The book is a seemingly simple story of a large, close family, the Fairchilds, their plantation, Shellmound, near Fairchilds, Mississippi, and the wedding of young Dabney Fairchild, 17, to the overseer of the plantation, Troy Flavin, 34. The book takes place over about one week in September, 1923. It unfolds slowly and deliberately as Welty describes in painstaking detail the plantation, the Delta fields, the Yazoo River, the town of Fairchilds, the wedding between Dabney and Troy and its lengthy preparations, the Yellow Dog train, and the Fairchilds themselves, and their relationship to family members and others.
Much of the story is told through the eye of nine-year old Laura McRaven, whose recently deceased mother was a Fairchild. As the book begins, Laura travels on the Yellow Dog from Jackson to attend Dabney's wedding. She does not realize at the time that the Fairchilds are considering asking her to live with them at Shellmound. Laura, however, is not the sole focus of the novel. As the story develops, many members of the large Fairchild family are closely described, and many members speak in their own voices.

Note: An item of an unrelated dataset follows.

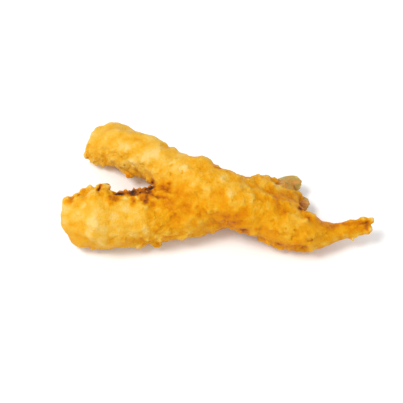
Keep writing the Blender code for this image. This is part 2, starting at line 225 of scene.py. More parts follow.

Although many stories and people are developed in the book, the most interesting member of the Fairchild family is George, the younger brother of Battle Fairchild. Battle lives on Shellmound with his wife Ellen, from Virginia, and their many children, including Dabney, the second-oldest daughter. Ellen is again pregnant as the wedding proceeds. Battle's brother George is a lawyer who lives in Memphis with his wife, Robbie. The Fairchilds tend to look down on Robbie due to her origins and have never fully accepted her. So too, the Fairchilds have some dissatisfaction with Troy due to his status as their overseer, his "slowness", and his origin in the Mississippi hills, outside the Delta. Thus, when George comes to Shellmound to participate in Dabney's wedding, Robbie has briefly left him. The incident that provoked Robbie to leave occurred two weeks earlier when, on a fishing outing, the family carelessly walked on a right of way trestle of the Yellow Dog. The train came while feeble-minded Maureen, the sole daughter of Dennis Fairchild, was caught on the trestle. The free-spirited Dennis was a family hero, killed in WW I. George rescued Maureen and, in any event, the Yellow Dog stopped just in time. Robbie was jealous of George's seeming devotion to the family at her expense. Yet, she knows of George's love and reminds the family that "he begged me" to marry.
Welty finds George differs from the other members of the Fairchild family and describes him through other family members. Thus, when George Fairchild is first introduced, we see him through the eyes of Dabney:
"She saw Uncle George lying on his arm on a picnic, smiling to hear what someone was telling, with a butterfly going across his gaze, a way to make her imagine all at once that in that moment he erected an entire, complicated house for that butterfly inside his sleepy body. It was very strange but she had felt it. She had then known something he knew all along, it seemed then -- that when you felt, touched, heard, looked at things in the world, and found their fragrances, they themselves made a sort of house within you, which filled with life to hold them, filled with knowledge all by itself, and all else, the other ways to know, seemed calculation and tyranny."
A few pages latter, Dabney expands her understanding of George:
"George loved the world, something told her suddenly. Not them! Not them in particular."
As the story develops, George, with his wisdom, warm-heartedness, impulsiveness, and ability to live with and respond to what is around him, becomes, for me, the dominant presence of this book. George's ability to see value in the commonplace world of the everyday mirrors Welty's writing, as she piles detail upon detail in telling her story. The details somehow manage to show how a mundane story of a wedding and a place has a human, and then almost metaphysical, significance.
"Delta Wedding" is a slow book which requires patience to read. It includes many characters in a short space. The Delta and its people are lovingly described. For all its simplicity this is a difficult book in Welty's presentation of her material from many points of view. Welty goes beyond small factual descriptions to invest the book with a sense that life is particular and precious in finding love and meaning in the everyday.